I hasten to interject a self-interrogatory ‘You don’t mean that as a disparagement, though, I’d hope?’ and to just as hastily insist, ‘No, I don’t—no, no not at all.’

Why it is such a presence in my thoughts is that my reaction to music, visual based (as above clumsily elaborated on) has no root in the visual interpretations of music I have come across by others (other Music Videos, other sequences in films etc.). And so a part of me, as viewer, could not help but look for my particular ‘visual-less visual aesthetic’ (my ‘mind’s eye’ does not count as actual) in something that, at least partly, I feel I share ownership to.

Having a ‘kind’ is something I generally am resistant to, artistically, as usually it means something is seeking participation, if not shared birth-canal (or will have some root foist on it) in something else. Better to be ‘kindless,’ I tend to think even it means to also be ‘ remorseless, treacherous, lecherous,’ and ‘villain.’

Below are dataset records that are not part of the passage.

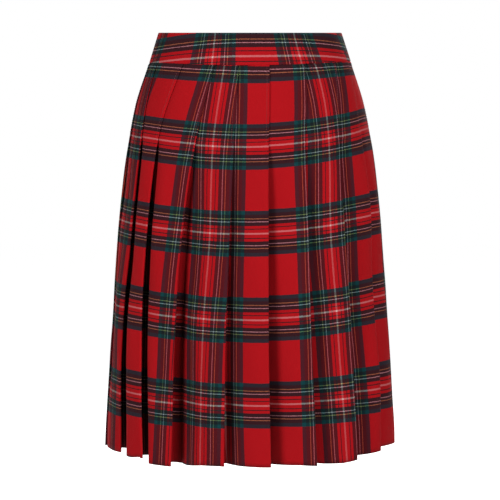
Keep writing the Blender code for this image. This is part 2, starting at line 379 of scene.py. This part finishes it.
foldDrops = [0.0271, 0.135, 0.260, 0.385, 0.555]     # waist, hip, thigh, knee, hem

# the front's fold edges from left to right: turns in degrees at these drops, gape at the hem, roundness of
# the panel, and, in millimetres at these drops, the warp on the fold edge and how far the lines slip up
frontFolds = [
    Fold((-66.0, -62.5, -62.6, -64.8, -62.8), -0.001, 1.7,
         (30.0, 31.2, 35.4, 41.4, 42.8), (0, 0, 0, 0, 0)),
    Fold((-40.6, -48.4, -49.5, -50.3, -46.2), 0.029, 7.0,
         (67.3, 71.4, 66.4, 70.2, 79.9), (0, 1.4, 1.4, 4.2, 5.2)),
    Fold((-20.2, -26.0, -30.0, -31.8, -31.8), 0.031, 9.0,
         (-13.6, -9.0, -8.8, -5.8, -2.6), (0, 1.2, 0.5, -0.6, -1.4)),
    Fold((-6.3, -7.5, -8.8, -9.8, -9.9), 0.031, 2.0,
         (19.2, 28.0, 27.0, 32.6, 35.0), (0, -0.4, -0.5, -0.4, 0.2)),
    Fold((10.6, 8.4, 7.7, 7.3, 7.9), 0.024, 1.7,
         (59.2, 59.8, 62.8, 66.0, 66.2), (0, -0.3, -0.5, -0.3, 0)),
    Fold((32.5, 26.0, 25.2, 25.1, 26.3), 0.028, 1.7,
         (-10.8, -14.3, -13.8, -14.2, -11.6), (2.2, 0.9, 0.8, 0.1, -1.3)),
    Fold((56.0, 45.8, 43.9, 45.3, 45.7), 0.028, 1.7,
         (36.0, 17.6, 21.5, 20.2, 16.6), (1.8, 0.8, 0.3, -0.6, -3.4)),
    Fold((74.0, 65.0, 65.3, 63.2, 62.6), 0.030, 1.7,
         (48.7, 54.4, 57.9, 54.4, 48.6), (1.0, 0, 0.6, 0.8, 1.6)),
]
backFold = Fold(None, 0.028, 2.0, None, (0, 0, 0, 0, 0))

# how far the weft lines hang below a level ring: drop, everywhere, tilt to one side, both sides
weftSag = [
    (0.0271, -0.0040, 0.0018, 0.0), (0.045, -0.0014, 0.0012, -0.0012), (0.07, -0.0004, 0.0, -0.0016),
    (0.135, -0.0004, -0.0010, -0.0022), (0.260, 0.0010, -0.0018, -0.0005),
    (0.385, 0.0019, -0.0018, -0.0012), (0.555, 0.0020, 0.0, 0.0015),
]

# how far the hem hangs below a level ring: turn in degrees, millimetres
hemFall = [
    (-62, 0.3), (-56, 2.6), (-52, 2.2), (-48.5, 0.2), (-46.4, 0.2), (-45, 6.7), (-27, 7.0), (-19, 3.1),
    (-11, 2.0), (-4, 3.4), (20, 3.7), (32, 6.9), (39, 6.9), (49, 3.9), (62, 0.8), (75, 0),
]

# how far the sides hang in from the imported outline: drop, left and right in millimetres
sideDraw = [
    (0.0271, 0, 0), (0.037, 1.2, 2.0), (0.078, 1.1, 3.6), (0.13, 1.8, 3.5), (0.16, 2.1, 2.4),
    (0.21, 2.4, 1.5), (0.26, 1.0, 1.9), (0.32, 1.0, 4.4), (0.36, 0.7, 3.7), (0.41, 0.9, 1.6),
    (0.45, 1.4, 0.2), (0.50, 1.5, -0.7), (0.53, 1.4, -0.9), (0.555, 1.5, 0.5),
]

waistDrop, hemDrop = levels[0].drop, levels[-1].drop
foldCount = len(frontFolds) + pleats["backCount"]
cutPoint = 3     # a panel is cut at this point of a hidden layer, counted from the layer's far end


def levelAt(drop):
    drops, *columns = zip(*levels)
    return Level(drop, *(smooth(drops, column, drop) for column in columns))


def onOutline(level, angle):
    # points of the level's ellipse, with the directions out of it and round it
    across, ahead = np.sin(angle), -np.cos(angle)
    point = np.stack([level.halfWidth * across, level.halfDepth * ahead], -1)
    out = np.stack([level.halfDepth * across, level.halfWidth * ahead], -1)
    out = out / np.linalg.norm(out, axis=-1, keepdims=True)
    return point, out, np.stack([-out[..., 1], out[..., 0]], -1)


def foldAngles(level):
    # the front's fold edges where the photo shows them, and the back's spread evenly over the rest
    front = [math.radians(smooth(foldDrops, fold.turn, level.drop)) for fold in frontFolds]
    again = front[0] + 2 * math.pi
    angles = np.linspace(front[-1], again, 400)
    points = onOutline(level, angles)[0]
    length = np.concatenate([[0], np.cumsum(np.linalg.norm(np.diff(points, axis=0), axis=1))])
    shares = np.arange(1, pleats["backCount"] + 1) / (pleats["backCount"] + 1)
    return front + list(np.interp(length[-1] * shares, length, angles)) + [again]


def foldOf(number):
    number %= foldCount
    return frontFolds[number] if number < len(frontFolds) else backFold


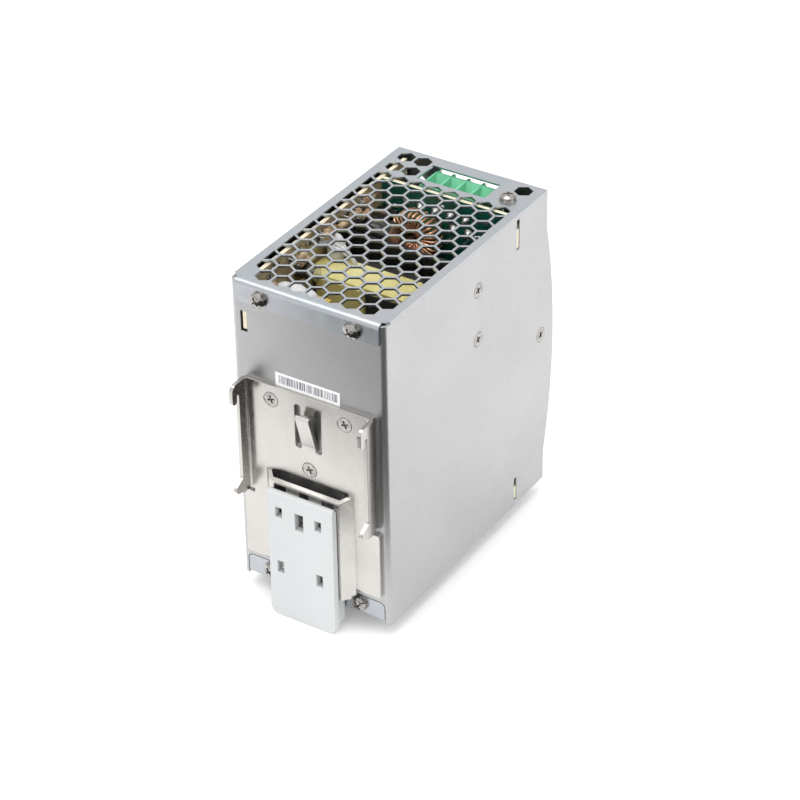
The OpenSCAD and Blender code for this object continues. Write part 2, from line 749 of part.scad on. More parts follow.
// The core's windows in X and Z, one at the front and one at the rear
window_low = [transformer_low[0] + 16, transformer_low[2] + 4];
window_high = [transformer_high[0] - 7.6, transformer_high[2] - 5];
window_depth = 7;

module transformer_core() color("dimgray") in_rail_frame() {
    lo = transformer_low;
    hi = transformer_high;
    difference() {
        block([lo[0] + 3, lo[1], lo[2]], [hi[0] - 4, hi[1], hi[2] - 2]);
        for (y = [lo[1] - 1, hi[1] - window_depth]) along(y, y + window_depth + 1)
            translate(window_low) square(window_high - window_low);
    }
}

module transformer_winding() color("khaki") in_rail_frame() {
    lo = transformer_low;
    hi = transformer_high;
    // tape band around the core
    along(lo[1] + 6.2, hi[1] - 0.3) difference() {
        round_box([lo[0], lo[2] - 2.6], [hi[0], hi[2]], 2.2);
        translate([lo[0] + 3 - gap, lo[2] - gap])
            square([hi[0] - lo[0] - 7 + 2 * gap, hi[2] - lo[2] - 2 + 2 * gap]);
        // open behind the core's window
        translate(window_low) square([window_high[0] - window_low[0], 1]);
    }
    // outer turns behind the core, under the last layer of tape
    block([window_low[0], hi[1] + gap, window_low[1]], [window_high[0] + 1.2, hi[1] + 1.4, hi[2] - 0.5]);
    // windings in the core's two windows
    for (y = [lo[1] - 1.5, hi[1] - window_depth + gap]) along(y, y + window_depth + 1.5 - gap)
        translate(window_low + [gap, gap]) square(window_high - window_low - [2 * gap, 2 * gap]);
}

module boost_choke_core() color("dimgray") in_rail_frame() {
    lo = choke_low;
    hi = choke_high;
    block([lo[0], lo[1], lo[2]], [hi[0], hi[1], lo[2] + 5]);
    block([lo[0], lo[1], hi[2] - 5], [hi[0], hi[1], hi[2]]);
    block([lo[0] + 8, lo[1] + 3, lo[2] + 1], [hi[0] - 8, hi[1] - 3, hi[2] - 1]);
    // plinth that carries the choke on the board
    block([lo[0], lo[1], lo[2] - 3], [board_x - gap, hi[1], lo[2]]);
}

module boost_choke_winding() color("khaki") in_rail_frame() {
    lo = choke_low;
    hi = choke_high;
    translate([0, 0, lo[2] + 5 + gap]) linear_extrude(hi[2] - lo[2] - 10 - 2 * gap) difference() {
        round_box([lo[0] + 0.5, lo[1] - 0.6], [hi[0] - 0.5, hi[1] + 0.6], 4);
        translate([lo[0] + 8 - gap, lo[1] + 3 - gap]) square([hi[0] - lo[0] - 16 + 2 * gap,
                                                              hi[1] - lo[1] - 6 + 2 * gap]);
    }
}

// Ring of the toroid, lying in a plane across the case, with its corners in R and Y
toroid_in = 3.6;
toroid_out = 9.2;
toroid_half_w = 3;
wire_build = 1;

module toroid_ring() {
    translate(toroid_at) rotate([90, 0, 0]) rotate_extrude() children();
}

module toroid_core() color("darkolivegreen") in_rail_frame() {
    toroid_ring() translate([toroid_in, -toroid_half_w]) square([toroid_out - toroid_in, 2 * toroid_half_w]);
}

module toroid_winding() color("peru") in_rail_frame() {
    toroid_ring() difference() {
        translate([toroid_in - wire_build, -toroid_half_w - wire_build])
            square([toroid_out - toroid_in + 2 * wire_build, 2 * toroid_half_w + 2 * wire_build]);
        translate([toroid_in - gap, -toroid_half_w - gap])
            square([toroid_out - toroid_in + 2 * gap, 2 * toroid_half_w + 2 * gap]);
    }
}

// Foot that the toroid is glued to, on the board
module toroid_foot() color("black") in_rail_frame() {
    block([toroid_at[0] + toroid_out + wire_build + gap, toroid_at[1] - 4.4, toroid_at[2] - 5],
          [board_x - gap, toroid_at[1] + 4.4, toroid_at[2] + 5]);
}

module capacitor_x(p, r, x0, x1) {
    difference() {
        rod_x(p, r, x0, x1);
        translate([x0 + 2.2, p[0], p[1]]) rotate([0, 90, 0])
            rotate_extrude() translate([r + 0.1, 0]) circle(0.7);
    }
}

module bulk_capacitors() color("black") in_rail_frame() {
    for (y = [17.5, 41]) capacitor_x([y, 62.5], 11, -16, board_x - gap);
}

module output_capacitors() color("black") in_rail_frame() {
    for (y = [-22.5, -11.5]) capacitor_x([y, 82], 5, 0, board_x - gap);
    capacitor_x([-1, 74], 5, 0, board_x - gap);
}

module wall_heatsink() color("dimgray") in_rail_frame() {
    difference() {
        union() {
            block([-30, -12, 40], [-27, 34, 116]);
            for (y = [10 : 6 : 34]) block([-27.1, y - 2, 44], [-22.5, y - 0.8, 112]);
        }
        for (p = wall_screws) rod_x(p, hole_r, -31, -26);
    }
}

module thermal_pad() color("lightpink") in_rail_frame() {
    difference() {
        block([-30.45, -12, 40], [-30.05, 34, 116]);
        for (p = wall_screws) rod_x(p, 2, -31, -26);
    }
}

module power_transistors() color("black") in_rail_frame() {
    for (z = [93.5, 74]) {
        block([-26.95, -8, z - 5], [-22.6, 2, z + 4]);
        block([-26.95, -8, z - 9], [-26.1, 2, z - 5]);
    }
}

module output_heatsink() color("dimgray") in_rail_frame() {
    block([-21, -2.5, 83], [board_x - gap, 0, 117]);
    for (x = [-18, -10]) block([x, -0.1, 86], [x + 1.4, 1.2, 115]);
}

module output_rectifiers() color("black") in_rail_frame() {
    for (x = [-20.5, -8]) block([x, -7.3, 92], [x + 10, -2.55, 112]);
}

module bridge_rectifier() color("black") in_rail_frame() {
    difference() {
        block([-5, 30, 22], [board_x - gap, 34.5, 42]);
        rod_y([10, 37], 1.8, 29, 36);
    }
}

module line_choke() color("peru") in_rail_frame() {
    difference() {
        union() {
            block([-4, -22, 20], [16, -6, 48]);
            block([-6, -24, 24], [18, -4, 32]);
            block([-6, -24, 36], [18, -4, 44]);
        }
        block([2, -30, 30], [10, 0, 38]);
    }
    block([18 - gap, -18, 30], [board_x - gap, -10, 38]);
}

module film_capacitors() color("gold") in_rail_frame() {
    block([5, 34, 92], [board_x - gap, 44.5, 112]);
    block([6, 2, 20], [board_x - gap, 20, 32]);
    block([6, 2, 36], [board_x - gap, 20, 48]);
    block([2, -25, 50], [board_x - gap, -12, 61.5]);
}

module disc_parts() color("steelblue") in_rail_frame() {
    for (y = [40, 47]) rod_y([14, 18], 5.5, y, y + 3);
    rod_y([12, 12.6], 7, -4, 0);
}

module fuse() color("white") in_rail_frame() {
    rod_x([-14, 12], 2.6, 2, board_x - 2);
    for (x = [2, board_x - 6]) rod_x([-14, 12], 3, x, x + 4);
}

module adhesive_blobs() color("white") in_rail_frame() {
    difference() {
        for (p = [[11.6, 40, 4.4], [16.4, 39.6, 4.8], [20.7, 39.8, 4.4]])
            translate([p[0], p[1], 112.5]) sphere(p[2]);
        block([0, 20, 100], [30, 50, 112]);
    }
}

// ---------------------------------------------------------------- nodes

housing_shell();
top_cover();
bottom_cover();
front_panel();
front_label();
serial_sticker();
din_bracket();
latch_slider();
latch_spring();
bracket_screws();
cover_screws();
side_screws();
main_board();
front_board();
board_link();
board_standoffs();
board_screws();
insulation_sheet();
output_terminal_body();
output_contacts();
output_screw_1();
output_screw_2();
output_screw_3();
output_screw_4();
output_clamp_1();
output_clamp_2();
output_clamp_3();
output_clamp_4();
input_terminal_body();
input_contacts();
input_screw_1();
input_screw_2();
input_screw_3();
input_clamp_1();
input_clamp_2();
input_clamp_3();
trim_pot_body();
trim_pot_rotor();
led_holder();
status_led();
transformer_core();
transformer_winding();
boost_choke_core();
boost_choke_winding();
toroid_core();
toroid_winding();
toroid_foot();
bulk_capacitors();
output_capacitors();
wall_heatsink();
thermal_pad();
power_transistors();
output_heatsink();
output_rectifiers();
bridge_rectifier();
line_choke();
film_capacitors();
disc_parts();
fuse();
adhesive_blobs();
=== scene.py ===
"""Looks of a sheet-metal power supply that hooks onto a 35 mm rail: materials, printed bars, wound wire,
small parts on the boards, studio light and the camera. Everything is in metres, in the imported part's frame,
whose origin is on the rail's centre line with +Y out of the rear wall and +Z up."""

import json
import math
import random
from itertools import product

import bmesh
import bpy
from mathutils import Matrix, Vector


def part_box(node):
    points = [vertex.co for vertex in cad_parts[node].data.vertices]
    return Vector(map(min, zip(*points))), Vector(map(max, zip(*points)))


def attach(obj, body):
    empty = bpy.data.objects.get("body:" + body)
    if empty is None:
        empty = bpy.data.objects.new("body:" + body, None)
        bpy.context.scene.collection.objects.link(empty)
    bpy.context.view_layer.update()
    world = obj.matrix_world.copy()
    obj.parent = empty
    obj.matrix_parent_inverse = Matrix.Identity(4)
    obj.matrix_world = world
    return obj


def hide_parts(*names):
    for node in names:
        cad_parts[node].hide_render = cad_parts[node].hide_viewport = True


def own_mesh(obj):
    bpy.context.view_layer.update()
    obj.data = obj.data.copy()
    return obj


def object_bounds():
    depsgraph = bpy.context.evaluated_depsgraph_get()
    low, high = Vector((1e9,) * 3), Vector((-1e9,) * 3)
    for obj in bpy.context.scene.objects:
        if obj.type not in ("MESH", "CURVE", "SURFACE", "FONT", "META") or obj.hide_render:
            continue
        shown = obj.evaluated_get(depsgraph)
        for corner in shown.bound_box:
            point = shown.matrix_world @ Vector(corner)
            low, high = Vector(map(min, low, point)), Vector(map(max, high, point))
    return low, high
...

And here, because of the (to me) supremacy of a kind of Visual in music, it is the sight-aspect of the video that has the reins—the music, the lyrics (and…down the line…me) are things that I, in seeing a ‘kind,’ feel are untethered, are things I find myself wondering if are, of necessity, a part of the single object of Video (that is, I wonder would the visual aesthetic, perhaps even the content of video, be able to exist, and exist exactly as it does, with some other music beneath it).

Of course, perhaps it is to inquiry too particularly to inquire so and, certainly, there is no harm in seeing a type of aesthetic that could be on display in other videos for other songs by other bands as something that has been amoebaed by Bellflur, one and all—I care not to know interpersonal history of filmmaker, art designer, bandmates, and all, nor to know what went on and was initiated by whom in the brainstorm rooms of the actual collaborative efforts (of which, truly, I am no part of) so my inquiries are ones self-thrust and conscientiously answerless.

Which is good, because the answers would be immaterial.

My mind in being occupied with collaboration of late, as I began this all by saying, is pressurized just now in such a manner that elements functioning in tandem cannot be pulled clean apart enough to be looked at in pieces with whole and individual import—I am forcing a need for monovoice (for ‘supremacy’ and ‘component part,’) where my gut knows that polyvoice would serve my soul far better—in that, my curious predicament of being in love, completely, with each and every cut of stained glass that forms the above mosaic, but in quandary as to how to send prayers through he window, to not get stuck in the aperture move through to the sky it prostrates itself to.

That, of course, is just me—fortunately for music, video, cinema, and the world at large.